Lines of data

----

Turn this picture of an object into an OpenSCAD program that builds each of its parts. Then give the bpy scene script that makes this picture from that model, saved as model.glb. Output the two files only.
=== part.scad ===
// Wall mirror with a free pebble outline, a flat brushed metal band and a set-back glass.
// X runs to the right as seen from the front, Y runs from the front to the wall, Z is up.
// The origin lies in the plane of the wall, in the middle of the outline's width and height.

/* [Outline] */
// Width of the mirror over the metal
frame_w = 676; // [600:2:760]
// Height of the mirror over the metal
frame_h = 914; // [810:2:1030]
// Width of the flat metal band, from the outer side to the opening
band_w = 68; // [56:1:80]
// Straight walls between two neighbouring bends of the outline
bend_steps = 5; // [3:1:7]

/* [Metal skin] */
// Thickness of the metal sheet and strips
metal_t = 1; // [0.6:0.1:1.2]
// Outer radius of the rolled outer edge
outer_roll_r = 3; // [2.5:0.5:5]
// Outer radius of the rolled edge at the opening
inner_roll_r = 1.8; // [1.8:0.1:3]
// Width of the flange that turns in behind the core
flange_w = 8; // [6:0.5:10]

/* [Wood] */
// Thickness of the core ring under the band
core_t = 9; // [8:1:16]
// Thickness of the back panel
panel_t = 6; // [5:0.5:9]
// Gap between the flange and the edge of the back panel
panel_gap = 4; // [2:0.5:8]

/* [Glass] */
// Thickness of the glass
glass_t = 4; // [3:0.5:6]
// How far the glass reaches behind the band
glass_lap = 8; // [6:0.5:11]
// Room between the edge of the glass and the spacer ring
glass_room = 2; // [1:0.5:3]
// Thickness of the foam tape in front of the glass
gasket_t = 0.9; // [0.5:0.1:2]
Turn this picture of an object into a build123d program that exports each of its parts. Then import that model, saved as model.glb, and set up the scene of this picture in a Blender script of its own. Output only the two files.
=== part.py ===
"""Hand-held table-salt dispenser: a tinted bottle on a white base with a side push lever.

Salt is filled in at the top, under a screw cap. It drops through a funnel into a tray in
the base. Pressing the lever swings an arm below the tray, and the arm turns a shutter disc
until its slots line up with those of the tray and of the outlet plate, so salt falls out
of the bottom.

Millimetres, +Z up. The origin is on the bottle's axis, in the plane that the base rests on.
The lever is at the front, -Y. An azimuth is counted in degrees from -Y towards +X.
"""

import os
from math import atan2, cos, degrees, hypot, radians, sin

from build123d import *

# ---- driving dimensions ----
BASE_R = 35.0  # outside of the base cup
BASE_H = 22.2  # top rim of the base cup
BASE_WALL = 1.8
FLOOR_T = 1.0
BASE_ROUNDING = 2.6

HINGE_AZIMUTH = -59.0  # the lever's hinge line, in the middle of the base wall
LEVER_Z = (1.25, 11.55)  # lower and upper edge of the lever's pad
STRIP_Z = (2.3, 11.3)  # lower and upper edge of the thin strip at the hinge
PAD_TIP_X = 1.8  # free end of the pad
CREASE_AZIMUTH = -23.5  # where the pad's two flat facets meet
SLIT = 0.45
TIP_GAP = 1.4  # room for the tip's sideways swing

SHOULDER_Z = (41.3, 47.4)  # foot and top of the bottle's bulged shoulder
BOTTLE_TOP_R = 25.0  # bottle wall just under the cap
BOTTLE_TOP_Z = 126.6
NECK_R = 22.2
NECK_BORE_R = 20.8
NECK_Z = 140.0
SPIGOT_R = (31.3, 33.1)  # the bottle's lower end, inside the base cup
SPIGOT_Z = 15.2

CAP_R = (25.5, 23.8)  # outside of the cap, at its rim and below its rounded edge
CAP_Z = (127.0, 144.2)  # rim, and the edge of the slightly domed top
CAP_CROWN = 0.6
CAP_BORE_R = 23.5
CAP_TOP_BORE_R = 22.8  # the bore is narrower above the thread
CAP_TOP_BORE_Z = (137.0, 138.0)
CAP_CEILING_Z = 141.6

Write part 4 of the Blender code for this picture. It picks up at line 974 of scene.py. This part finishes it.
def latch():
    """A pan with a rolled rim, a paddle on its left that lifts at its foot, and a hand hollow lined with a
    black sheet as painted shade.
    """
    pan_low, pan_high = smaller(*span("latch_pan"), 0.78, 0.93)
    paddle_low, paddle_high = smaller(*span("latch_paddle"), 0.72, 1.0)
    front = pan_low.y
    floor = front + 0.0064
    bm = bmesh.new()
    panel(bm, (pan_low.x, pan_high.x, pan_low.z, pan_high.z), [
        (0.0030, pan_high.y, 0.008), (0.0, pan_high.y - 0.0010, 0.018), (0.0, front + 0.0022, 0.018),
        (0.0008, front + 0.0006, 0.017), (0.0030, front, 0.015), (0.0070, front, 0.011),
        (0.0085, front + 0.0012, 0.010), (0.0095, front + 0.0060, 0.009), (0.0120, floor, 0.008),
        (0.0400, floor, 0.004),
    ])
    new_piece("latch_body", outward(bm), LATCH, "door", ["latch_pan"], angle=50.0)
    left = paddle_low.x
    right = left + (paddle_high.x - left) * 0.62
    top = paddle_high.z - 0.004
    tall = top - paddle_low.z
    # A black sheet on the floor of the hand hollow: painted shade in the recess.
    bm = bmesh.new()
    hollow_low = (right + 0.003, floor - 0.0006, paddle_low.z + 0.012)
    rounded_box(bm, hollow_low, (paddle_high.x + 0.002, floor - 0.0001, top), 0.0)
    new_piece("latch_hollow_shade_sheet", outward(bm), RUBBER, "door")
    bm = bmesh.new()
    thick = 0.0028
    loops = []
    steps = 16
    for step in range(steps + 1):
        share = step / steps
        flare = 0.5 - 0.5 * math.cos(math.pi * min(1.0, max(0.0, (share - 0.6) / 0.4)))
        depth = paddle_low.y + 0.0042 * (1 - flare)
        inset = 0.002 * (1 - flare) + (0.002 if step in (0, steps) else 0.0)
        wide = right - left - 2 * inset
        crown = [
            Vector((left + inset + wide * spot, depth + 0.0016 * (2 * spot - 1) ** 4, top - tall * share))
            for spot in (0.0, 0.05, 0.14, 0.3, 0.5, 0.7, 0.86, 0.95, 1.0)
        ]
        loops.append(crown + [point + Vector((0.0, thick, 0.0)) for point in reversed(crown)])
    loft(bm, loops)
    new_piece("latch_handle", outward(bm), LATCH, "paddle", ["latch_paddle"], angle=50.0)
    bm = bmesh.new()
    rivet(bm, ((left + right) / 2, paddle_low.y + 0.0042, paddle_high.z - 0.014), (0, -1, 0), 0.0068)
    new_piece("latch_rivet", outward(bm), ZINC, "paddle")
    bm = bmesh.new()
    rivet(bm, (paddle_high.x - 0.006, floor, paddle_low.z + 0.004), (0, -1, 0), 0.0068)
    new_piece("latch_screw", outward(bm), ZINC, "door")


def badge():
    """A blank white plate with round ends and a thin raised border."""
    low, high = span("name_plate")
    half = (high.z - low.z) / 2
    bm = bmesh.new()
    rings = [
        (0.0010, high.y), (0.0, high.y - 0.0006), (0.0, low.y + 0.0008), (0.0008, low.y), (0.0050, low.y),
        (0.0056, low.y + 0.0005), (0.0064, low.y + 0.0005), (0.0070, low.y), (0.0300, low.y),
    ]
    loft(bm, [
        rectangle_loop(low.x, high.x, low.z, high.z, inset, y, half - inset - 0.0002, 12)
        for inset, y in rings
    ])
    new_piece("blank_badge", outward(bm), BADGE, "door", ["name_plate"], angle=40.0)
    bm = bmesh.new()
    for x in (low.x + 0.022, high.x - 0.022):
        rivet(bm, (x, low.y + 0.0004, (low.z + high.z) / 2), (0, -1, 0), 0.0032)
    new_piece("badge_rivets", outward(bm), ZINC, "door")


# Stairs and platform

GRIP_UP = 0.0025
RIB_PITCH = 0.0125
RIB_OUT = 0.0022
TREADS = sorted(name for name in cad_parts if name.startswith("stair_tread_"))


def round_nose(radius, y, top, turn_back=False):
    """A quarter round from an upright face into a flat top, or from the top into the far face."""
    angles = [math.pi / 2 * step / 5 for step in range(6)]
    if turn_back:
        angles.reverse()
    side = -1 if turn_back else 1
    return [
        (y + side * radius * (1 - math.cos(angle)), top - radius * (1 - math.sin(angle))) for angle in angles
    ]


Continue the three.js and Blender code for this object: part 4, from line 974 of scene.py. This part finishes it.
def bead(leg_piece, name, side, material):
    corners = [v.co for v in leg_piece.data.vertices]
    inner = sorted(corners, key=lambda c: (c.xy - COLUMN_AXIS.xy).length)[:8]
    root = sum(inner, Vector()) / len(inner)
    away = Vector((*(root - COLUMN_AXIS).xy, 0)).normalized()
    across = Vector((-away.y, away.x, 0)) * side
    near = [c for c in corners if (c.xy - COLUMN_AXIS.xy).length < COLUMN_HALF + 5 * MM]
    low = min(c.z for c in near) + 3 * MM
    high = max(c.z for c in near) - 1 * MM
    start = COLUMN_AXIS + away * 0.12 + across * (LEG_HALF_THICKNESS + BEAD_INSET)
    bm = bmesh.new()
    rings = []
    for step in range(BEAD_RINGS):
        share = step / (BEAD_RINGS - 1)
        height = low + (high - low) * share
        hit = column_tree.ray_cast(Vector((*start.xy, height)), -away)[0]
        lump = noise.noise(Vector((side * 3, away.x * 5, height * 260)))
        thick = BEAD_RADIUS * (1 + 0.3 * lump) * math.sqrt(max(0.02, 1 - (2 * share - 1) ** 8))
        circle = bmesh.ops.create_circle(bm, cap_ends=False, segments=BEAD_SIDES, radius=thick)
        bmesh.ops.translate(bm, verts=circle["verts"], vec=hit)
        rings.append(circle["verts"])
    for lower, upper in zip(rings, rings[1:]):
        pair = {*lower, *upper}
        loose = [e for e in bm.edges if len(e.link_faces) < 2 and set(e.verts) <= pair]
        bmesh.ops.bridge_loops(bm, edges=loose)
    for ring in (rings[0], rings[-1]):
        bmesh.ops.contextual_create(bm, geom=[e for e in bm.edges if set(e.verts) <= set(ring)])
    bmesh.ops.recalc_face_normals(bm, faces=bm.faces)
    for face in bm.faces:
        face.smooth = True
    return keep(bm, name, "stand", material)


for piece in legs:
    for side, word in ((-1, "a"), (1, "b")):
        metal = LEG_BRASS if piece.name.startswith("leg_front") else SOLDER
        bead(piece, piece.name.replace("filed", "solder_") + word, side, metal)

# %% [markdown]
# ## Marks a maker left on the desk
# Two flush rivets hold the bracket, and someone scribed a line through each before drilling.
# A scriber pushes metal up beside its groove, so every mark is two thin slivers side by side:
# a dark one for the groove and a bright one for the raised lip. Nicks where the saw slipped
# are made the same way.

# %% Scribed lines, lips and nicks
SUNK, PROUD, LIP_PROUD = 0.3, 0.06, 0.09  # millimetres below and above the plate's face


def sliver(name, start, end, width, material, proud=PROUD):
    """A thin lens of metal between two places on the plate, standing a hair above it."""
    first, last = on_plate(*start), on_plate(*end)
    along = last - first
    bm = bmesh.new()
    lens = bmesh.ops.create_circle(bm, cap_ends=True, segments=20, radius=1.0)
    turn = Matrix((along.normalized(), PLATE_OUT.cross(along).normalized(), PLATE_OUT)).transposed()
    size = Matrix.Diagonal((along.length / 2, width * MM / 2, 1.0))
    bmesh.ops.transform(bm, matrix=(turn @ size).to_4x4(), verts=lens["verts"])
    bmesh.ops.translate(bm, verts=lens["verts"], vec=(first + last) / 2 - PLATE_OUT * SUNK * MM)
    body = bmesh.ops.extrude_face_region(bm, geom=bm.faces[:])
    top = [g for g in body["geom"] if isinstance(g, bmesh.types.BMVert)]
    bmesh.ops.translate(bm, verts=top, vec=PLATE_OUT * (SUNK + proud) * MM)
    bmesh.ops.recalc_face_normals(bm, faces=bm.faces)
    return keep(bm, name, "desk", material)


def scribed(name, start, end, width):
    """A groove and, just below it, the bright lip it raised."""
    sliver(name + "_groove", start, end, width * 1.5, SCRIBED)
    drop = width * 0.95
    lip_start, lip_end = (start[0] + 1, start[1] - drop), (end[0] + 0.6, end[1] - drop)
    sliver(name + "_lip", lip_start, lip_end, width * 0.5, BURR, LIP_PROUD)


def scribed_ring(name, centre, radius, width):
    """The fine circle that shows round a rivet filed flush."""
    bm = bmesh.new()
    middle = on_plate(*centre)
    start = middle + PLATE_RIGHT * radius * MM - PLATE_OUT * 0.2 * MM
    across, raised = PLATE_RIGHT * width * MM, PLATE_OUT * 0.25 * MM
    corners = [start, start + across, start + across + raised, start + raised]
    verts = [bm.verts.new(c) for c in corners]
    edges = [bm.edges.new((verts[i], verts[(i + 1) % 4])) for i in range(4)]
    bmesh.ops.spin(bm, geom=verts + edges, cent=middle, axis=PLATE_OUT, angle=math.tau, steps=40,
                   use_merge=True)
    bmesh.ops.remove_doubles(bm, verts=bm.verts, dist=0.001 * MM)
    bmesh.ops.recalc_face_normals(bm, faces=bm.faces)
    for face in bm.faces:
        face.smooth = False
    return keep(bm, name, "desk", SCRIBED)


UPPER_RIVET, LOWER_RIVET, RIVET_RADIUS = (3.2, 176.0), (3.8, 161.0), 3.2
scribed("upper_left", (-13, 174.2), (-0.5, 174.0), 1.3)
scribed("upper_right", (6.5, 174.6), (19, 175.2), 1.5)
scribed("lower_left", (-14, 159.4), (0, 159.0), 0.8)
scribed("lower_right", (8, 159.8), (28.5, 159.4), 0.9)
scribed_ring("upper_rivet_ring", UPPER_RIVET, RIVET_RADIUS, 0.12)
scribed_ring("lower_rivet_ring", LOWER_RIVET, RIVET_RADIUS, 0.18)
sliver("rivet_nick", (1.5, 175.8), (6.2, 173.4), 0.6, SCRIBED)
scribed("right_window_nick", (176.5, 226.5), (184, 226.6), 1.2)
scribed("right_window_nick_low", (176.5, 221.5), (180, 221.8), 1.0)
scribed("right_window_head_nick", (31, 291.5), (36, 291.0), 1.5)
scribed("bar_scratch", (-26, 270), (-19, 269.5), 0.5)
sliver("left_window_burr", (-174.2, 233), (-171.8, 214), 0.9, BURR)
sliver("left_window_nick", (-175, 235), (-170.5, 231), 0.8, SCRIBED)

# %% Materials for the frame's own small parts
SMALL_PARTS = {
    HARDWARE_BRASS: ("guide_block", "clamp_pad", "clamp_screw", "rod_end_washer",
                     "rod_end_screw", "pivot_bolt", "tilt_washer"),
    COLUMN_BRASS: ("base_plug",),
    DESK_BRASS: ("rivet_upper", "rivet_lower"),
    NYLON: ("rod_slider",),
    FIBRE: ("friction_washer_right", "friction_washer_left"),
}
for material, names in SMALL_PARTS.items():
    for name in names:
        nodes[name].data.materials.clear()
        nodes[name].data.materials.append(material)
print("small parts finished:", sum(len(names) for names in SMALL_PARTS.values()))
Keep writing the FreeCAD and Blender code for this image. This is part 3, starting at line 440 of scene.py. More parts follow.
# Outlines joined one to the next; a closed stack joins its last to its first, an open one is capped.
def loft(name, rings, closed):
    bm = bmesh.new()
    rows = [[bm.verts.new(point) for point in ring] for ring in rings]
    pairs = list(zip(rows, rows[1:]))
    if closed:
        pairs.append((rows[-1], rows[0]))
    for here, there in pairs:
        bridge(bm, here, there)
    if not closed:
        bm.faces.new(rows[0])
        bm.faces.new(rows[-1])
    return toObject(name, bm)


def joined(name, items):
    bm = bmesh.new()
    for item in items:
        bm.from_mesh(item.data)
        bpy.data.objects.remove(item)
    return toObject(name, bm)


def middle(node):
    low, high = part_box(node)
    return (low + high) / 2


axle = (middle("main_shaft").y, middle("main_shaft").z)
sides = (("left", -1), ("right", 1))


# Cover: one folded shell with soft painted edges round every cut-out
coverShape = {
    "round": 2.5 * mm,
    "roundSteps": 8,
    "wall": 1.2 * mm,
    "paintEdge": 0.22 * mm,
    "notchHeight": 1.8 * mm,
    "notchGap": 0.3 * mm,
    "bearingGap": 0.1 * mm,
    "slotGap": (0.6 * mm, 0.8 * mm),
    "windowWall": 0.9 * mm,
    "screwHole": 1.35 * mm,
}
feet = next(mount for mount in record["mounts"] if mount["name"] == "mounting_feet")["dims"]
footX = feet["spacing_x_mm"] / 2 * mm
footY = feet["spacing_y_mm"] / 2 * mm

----

Copy out each line of the records that holds the string "model".

Turn this picture of an object into an OpenSCAD program that builds each of its parts. Then give the bpy scene script that makes this picture from that model, saved as model.glb. Output the two files only.
Turn this picture of an object into a build123d program that exports each of its parts. Then import that model, saved as model.glb, and set up the scene of this picture in a Blender script of its own. Output only the two files.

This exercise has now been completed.